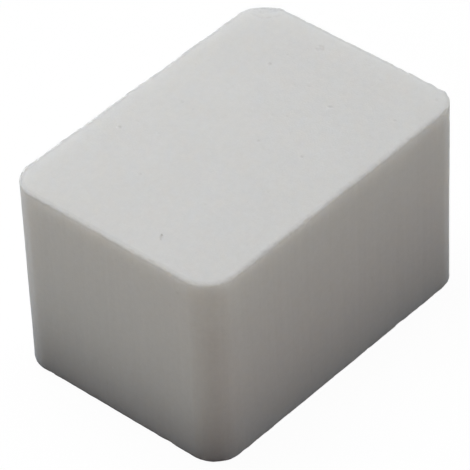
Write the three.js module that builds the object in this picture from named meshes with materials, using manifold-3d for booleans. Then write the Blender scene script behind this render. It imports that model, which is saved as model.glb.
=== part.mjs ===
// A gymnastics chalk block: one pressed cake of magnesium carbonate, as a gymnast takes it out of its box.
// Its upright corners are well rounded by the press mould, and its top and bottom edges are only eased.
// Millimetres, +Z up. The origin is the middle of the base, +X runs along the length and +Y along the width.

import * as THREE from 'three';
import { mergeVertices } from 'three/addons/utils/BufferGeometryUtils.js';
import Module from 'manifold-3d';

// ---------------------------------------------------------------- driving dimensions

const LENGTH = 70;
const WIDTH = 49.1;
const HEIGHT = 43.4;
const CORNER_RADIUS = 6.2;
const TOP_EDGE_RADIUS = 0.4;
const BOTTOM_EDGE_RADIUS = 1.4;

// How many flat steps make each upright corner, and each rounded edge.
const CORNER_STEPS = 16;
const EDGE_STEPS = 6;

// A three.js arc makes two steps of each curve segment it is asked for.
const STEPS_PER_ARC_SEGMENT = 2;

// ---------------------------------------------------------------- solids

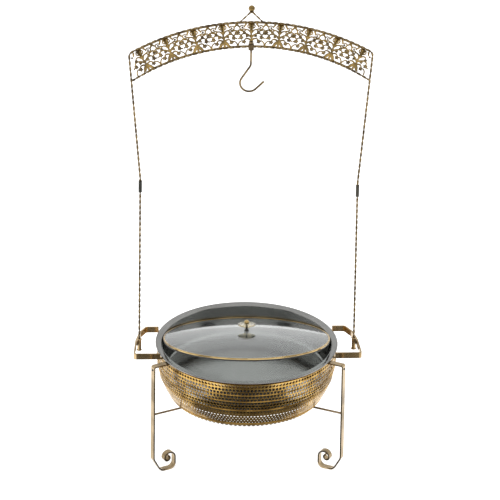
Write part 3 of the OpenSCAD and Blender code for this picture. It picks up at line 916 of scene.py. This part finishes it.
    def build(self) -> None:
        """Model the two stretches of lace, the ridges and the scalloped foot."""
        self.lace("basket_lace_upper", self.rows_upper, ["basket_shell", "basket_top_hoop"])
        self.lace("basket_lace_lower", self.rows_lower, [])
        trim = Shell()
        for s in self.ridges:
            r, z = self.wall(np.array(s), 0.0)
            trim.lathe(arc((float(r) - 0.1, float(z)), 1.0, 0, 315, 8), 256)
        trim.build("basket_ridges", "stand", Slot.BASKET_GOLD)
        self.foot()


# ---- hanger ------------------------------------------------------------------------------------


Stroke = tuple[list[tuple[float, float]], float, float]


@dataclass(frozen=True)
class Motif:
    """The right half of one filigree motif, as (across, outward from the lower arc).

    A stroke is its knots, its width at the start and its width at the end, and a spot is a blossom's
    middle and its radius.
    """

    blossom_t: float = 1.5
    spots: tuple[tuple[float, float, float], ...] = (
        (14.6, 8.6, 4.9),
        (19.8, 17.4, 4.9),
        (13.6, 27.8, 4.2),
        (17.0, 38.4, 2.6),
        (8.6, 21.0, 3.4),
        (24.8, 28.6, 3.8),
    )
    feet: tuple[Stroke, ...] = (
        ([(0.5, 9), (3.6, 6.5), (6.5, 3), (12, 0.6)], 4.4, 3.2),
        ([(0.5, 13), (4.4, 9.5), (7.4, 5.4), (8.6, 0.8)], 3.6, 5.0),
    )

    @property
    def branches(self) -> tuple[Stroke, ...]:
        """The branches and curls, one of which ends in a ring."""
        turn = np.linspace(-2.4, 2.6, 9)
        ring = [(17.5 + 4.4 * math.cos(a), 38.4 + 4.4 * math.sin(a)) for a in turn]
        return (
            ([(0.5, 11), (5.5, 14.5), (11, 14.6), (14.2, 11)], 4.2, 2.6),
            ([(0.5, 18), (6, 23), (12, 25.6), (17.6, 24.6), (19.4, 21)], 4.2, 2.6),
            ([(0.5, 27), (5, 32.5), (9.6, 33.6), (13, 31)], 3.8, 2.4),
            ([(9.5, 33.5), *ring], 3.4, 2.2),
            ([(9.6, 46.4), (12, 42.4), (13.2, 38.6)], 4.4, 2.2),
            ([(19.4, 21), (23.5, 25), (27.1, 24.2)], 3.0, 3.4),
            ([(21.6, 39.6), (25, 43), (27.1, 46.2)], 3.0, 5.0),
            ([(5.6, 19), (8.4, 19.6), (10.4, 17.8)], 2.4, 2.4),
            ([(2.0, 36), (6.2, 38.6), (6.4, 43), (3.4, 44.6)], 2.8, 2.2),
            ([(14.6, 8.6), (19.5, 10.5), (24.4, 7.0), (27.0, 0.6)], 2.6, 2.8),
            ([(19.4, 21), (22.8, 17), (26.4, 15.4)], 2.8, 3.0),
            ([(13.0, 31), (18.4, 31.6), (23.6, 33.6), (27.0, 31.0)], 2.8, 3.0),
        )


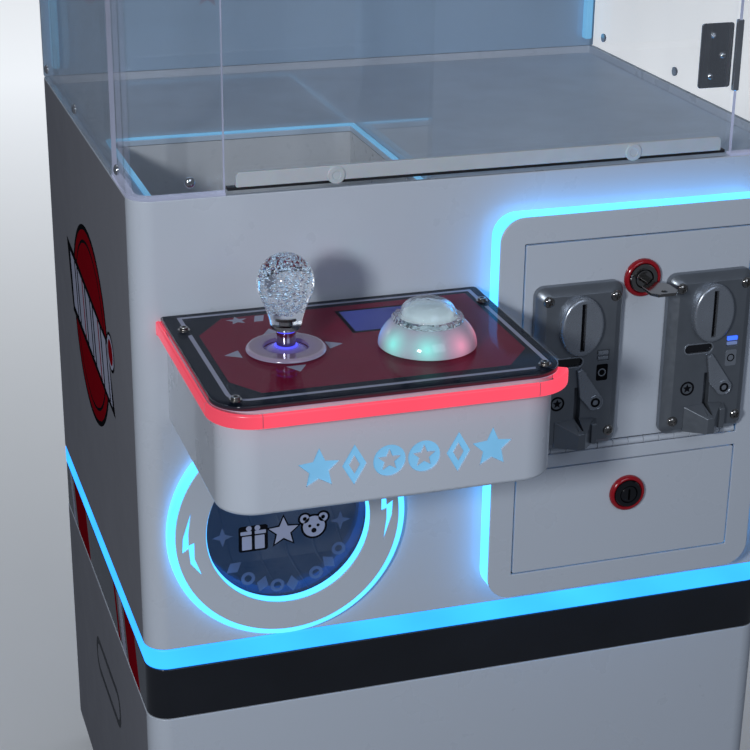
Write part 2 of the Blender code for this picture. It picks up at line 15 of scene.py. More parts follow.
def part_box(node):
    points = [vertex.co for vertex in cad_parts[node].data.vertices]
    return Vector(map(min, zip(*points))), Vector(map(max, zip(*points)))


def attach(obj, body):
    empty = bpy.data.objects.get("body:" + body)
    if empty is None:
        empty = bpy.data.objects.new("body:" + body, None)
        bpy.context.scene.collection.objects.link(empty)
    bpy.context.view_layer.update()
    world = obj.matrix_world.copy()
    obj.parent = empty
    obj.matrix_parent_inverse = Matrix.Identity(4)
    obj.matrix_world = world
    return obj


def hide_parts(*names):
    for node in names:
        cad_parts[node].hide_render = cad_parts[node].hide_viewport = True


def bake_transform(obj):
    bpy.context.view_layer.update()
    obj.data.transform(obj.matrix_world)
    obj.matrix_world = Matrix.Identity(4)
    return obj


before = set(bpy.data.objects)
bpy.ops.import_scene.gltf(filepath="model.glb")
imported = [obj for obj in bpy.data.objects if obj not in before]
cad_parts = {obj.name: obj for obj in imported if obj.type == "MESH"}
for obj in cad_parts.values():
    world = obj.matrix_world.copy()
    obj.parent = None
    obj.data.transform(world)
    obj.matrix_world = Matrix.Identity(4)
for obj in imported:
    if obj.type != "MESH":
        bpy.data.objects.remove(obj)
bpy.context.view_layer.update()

◆ GIVEN EXERCISE
Print, unaltered, every line from the beginning of the material down to the line with "const BOTTOM_EDGE_RADIUS = 1.4;".

◆ IN RESPONSE
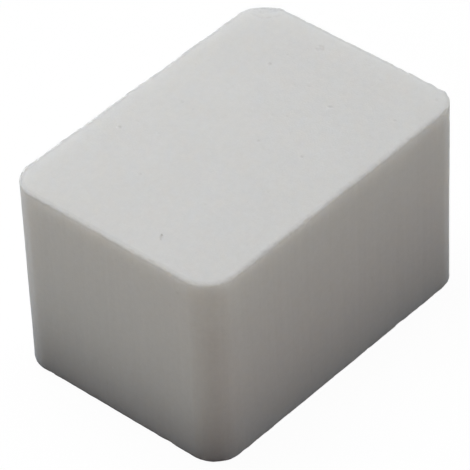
Write the three.js module that builds the object in this picture from named meshes with materials, using manifold-3d for booleans. Then write the Blender scene script behind this render. It imports that model, which is saved as model.glb.
=== part.mjs ===
// A gymnastics chalk block: one pressed cake of magnesium carbonate, as a gymnast takes it out of its box.
// Its upright corners are well rounded by the press mould, and its top and bottom edges are only eased.
// Millimetres, +Z up. The origin is the middle of the base, +X runs along the length and +Y along the width.

import * as THREE from 'three';
import { mergeVertices } from 'three/addons/utils/BufferGeometryUtils.js';
import Module from 'manifold-3d';

// ---------------------------------------------------------------- driving dimensions

const LENGTH = 70;
const WIDTH = 49.1;
const HEIGHT = 43.4;
const CORNER_RADIUS = 6.2;
const TOP_EDGE_RADIUS = 0.4;
const BOTTOM_EDGE_RADIUS = 1.4;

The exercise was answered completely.